Turkish President Recep Tayyip Erdogan intensified the pressure on Saudi Arabia in a speech Friday, demanding that the kingdom reveal the location of the remains of murdered journalist Jamal Khashoggi and suggesting that Turkey has additional "information and documents" about the killing that it would eventually reveal.
Erdogan also repeated his call on Saudi Arabia to hand over the 18 people it has arrested in the case if the country's authorities could not "make them talk." Later in the day, the semiofficial Anadolu news agency reported that Turkish prosecutors were set to "demand" the extradition of those suspects.

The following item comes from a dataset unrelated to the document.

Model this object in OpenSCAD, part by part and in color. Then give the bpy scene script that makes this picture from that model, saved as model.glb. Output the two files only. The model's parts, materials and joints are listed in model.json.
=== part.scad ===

"Hand them over to us," Erdogan said. "The event took place in Istanbul. We will judge them."
A senior Turkish official said that Turkey was requesting the extradition because Khashoggi was murdered by Saudis who traveled to Turkey, and because it was "clear that the judicial system in Turkey is better equipped to genuinely serve the cause of justice in this case."
Erdogan's comments to ruling party officials in Ankara marked Turkey's latest attempt to press Saudi Arabia on a crime that has drawn global condemnation and has prompted countries to re evaluate their ties with the Middle East power.
U.S. and foreign officials say such an operation - involving a team of Saudi agents - was unlikely to have taken place without the knowledge of the kingdom's leaders, including ambitious Crown Prince Mohammed bin Salman.
In the aftermath of Khashoggi's killing inside the Saudi Consulate on Oct. 2, Saudi Arabia has offered shifting explanations for what happened, at one point saying Khashoggi had walked out of the building unharmed and later saying his death resulted from a fistfight. But Thursday, the country made its first apparent acknowledgement that the operation was "premeditated." Erdogan on Friday did not mention that development, but instead criticized earlier Saudi accounts as "comical."
"These childish statements do not coincide with the seriousness of the state," Erdogan said.
Turkey has launched an expansive search for Khashoggi's remains, and their whereabouts are one of the major outstanding questions in the case. Saudi Arabia's chief prosecutor, Erdogan said, will arrive Sunday in Istanbul as part of the investigation.
"There has been a declaration that he has been killed, but where is the body?" Erdogan said. "You must show it."
For Erdogan, who has ruled Turkey since 2003, the crime has provided grounds for pushing back against Saudi Arabia, one of its regional rivals, and weakening the credibility of the crown prince. Mohammed this week called the killing a "heinous crime." Both Mohammed and his father, King Salman, have told President Donald Trump and Secretary of State Mike Pompeo, who traveled to Saudi Arabia last week, that they had no knowledge of a plot to kill Khashoggi.
Still, the Trump administration is facing pressure to take action against the kingdom, even though an alliance with the Saudis has been a pillar of its strategy in the Middle East to counter Iran. Trump has called Khashoggi's murder "one of the worst cover ups in the history of cover ups."
On Thursday, CIA Director Gina Haspel briefed Trump about her recent trip to Turkey, where she listened to purported audio of Khashoggi's killing.
In its statement Thursday, Riyadh said it had learned from Turkish officials that the suspects in Khashoggi's killing had "committed their act with a premeditated intention." The Saudi news release, attributed to its public prosecutor, was significant because it relayed Turkey's conclusion, but it did not make clear whether Saudi investigators had reached that same conclusion on their own.
Secretary of State Mike Pompeo, speaking during a radio interview Friday with Hugh Hewitt, said that "Saudi prosecutors yesterday made clear that this was a premeditated murder that took place, and we're continuing to learn the facts."
"The President has made very clear we will hold those responsible accountable, but that America has important, long-term, strategic interest in our relationship with the Kingdom of Saudi Arabia and that we are going to do both of those things at the same time - protect our interests and hold those responsible accountable," Pompeo said.
Khashoggi was a contributing Washington Post columnist who was visiting the Saudi Consulate in Istanbul to obtain marriage documents. He was a royal court insider who had become critical of the Saudi government, and he was living in exile in Virginia, in part because of the nation's diminished speech freedoms and its crackdown on dissent.
Khashoggi and Cengiz had recently furnished an apartment for themselves in Istanbul. In an interview with Turkish broadcaster Haberturk that aired Friday, Cengiz said Khashoggi was treated well during an earlier trip to the consulate on Sept. 28.
He still had concerns, but "he thought Turkey is a safe country, and if he would be held or interrogated, this issue would be swiftly solved," Cengiz said, according to an account of the interview translated by Reuters.
Salah Khashoggi, the eldest son of Jamal Khashoggi, arrived in the U.S. Thursday after departing Saudi Arabia, one person close to the family said. Salah is a dual U.S.-Saudi citizen who had previously been restricted from leaving and who was photographed earlier this week meeting Salman and Mohammed and receiving their condolences. All four of Khashoggi's children are now in the U.S.